# Domain verkaufen / versteigern



## neo3 (1. April 2011)

Hi,

kennt ihr !seriöse! Anbieter, bei denen ich eine Domain gut versteigern oder verkaufen kann? Ich bin bislang nur auf 

united-domains.de - Domain-Namen günstig registrieren/reservieren

gestoßen, weiß aber nicht, wie gut der Laden ist ^^


Vielen Dank für eure Hilfe,
Christian


----------



## Falk (1. April 2011)

Sedo ? Full Service Domain-Handelsplatz - Sedo GmbH ist eine Alternative.


----------



## Supeq (14. April 2011)

Um welche Domain gehts denn?
generell wär es besser mögliche Interessenten direkt anzuschreiben!


----------



## Hydroxid (18. April 2011)

Woher soll er denn wissen wer ein Interessent ist?


----------



## Falk (18. April 2011)

radeon5670 schrieb:


> Woher soll er denn wissen wer ein Interessent ist?


 
Wenn man eine Domain hat, die bestimmte Firmen ansprechen könnte, kann man die direkt anschreiben...


----------



## neo3 (21. April 2011)

Hi,

danke für die Ideen!

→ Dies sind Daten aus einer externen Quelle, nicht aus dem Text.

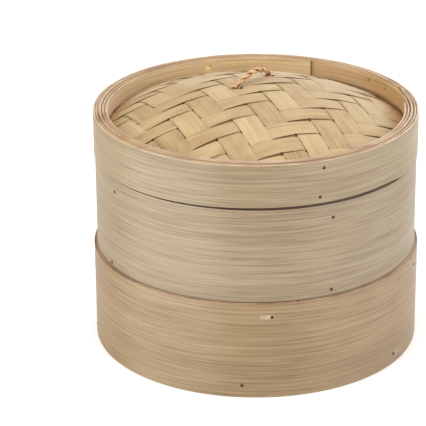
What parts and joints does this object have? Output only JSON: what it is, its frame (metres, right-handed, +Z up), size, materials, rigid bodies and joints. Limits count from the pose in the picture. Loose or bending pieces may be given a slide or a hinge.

Ich werde mir überlegen, ob ich evtl. eine Firma direkt anschreibe... mehr als nein sagen können sie ja eigentlich nicht...   
Ansonsten probiere ich es mal mit versteigern - wenn kein Interesse besteht, wird sie halt abgemeldet oder die 3€/Jahr weiter gezaht ^^

thx,
neo3


----------